Bevor Sanchez´ das heiße Eisen der chronischen Katalonien-Krise anfasst, muss er das Budget für 2020 verabschieden. Dafür wird ein Spagat zwischen strengen Brüssler Vorgaben und Podemos-Plänen notwendig sein. Im Koalitionsabkommen ist unter anderem ein Ende der Arbeitsmarktreform vorgesehen, mit der die konservative Regierung die Arbeitslosigkeit von 26,3 Prozent auf 14 Prozent senkte. Die neue Linkskoalition will Arbeitnehmer wieder zu fixen Anstellungen bewegen, was angesichts des langsamen Wachstums vielen möglicherweise zu teuer wird. Vorgesehen sind zudem höhere Steuern für Topverdiener. Auch das Mindesteinkommen soll auf 1200 Euro gesteigert werden.
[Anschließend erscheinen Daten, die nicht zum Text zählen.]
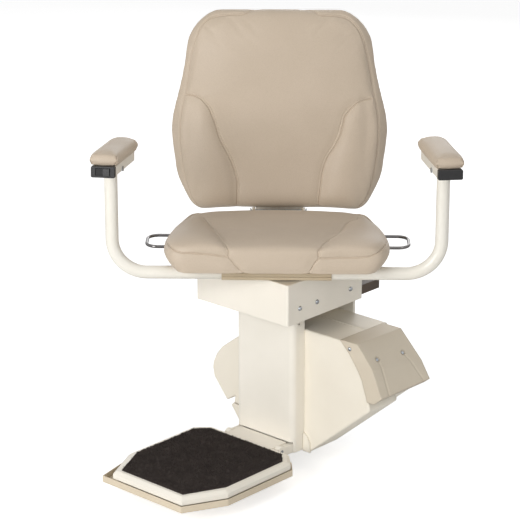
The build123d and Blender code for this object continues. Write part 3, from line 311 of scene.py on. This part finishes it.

Ökonomen sind skeptisch, ob Spanien sich all das leisten kann: Das Land erholt sich gerade erst langsam von der schweren Finanzkrise 2011.
Heftiger Gegenwind kommt auch von rechts. Die rechtspopulistische Vox, inzwischen drittstärkste politische Kraft, punktet mit einem harten Katalonien-Kurs. Separatistische „Vaterlandsverräter“müssten ins Gefängnis, fordert sie. Bereits am Wochenende will Vox gegen die neue Koalition demonstrieren. Konservativen-Chef Pablo Casado frohlockt indes. Er sieht jetzt schon ein nahes Ende der „Frankenstein-Koalition“.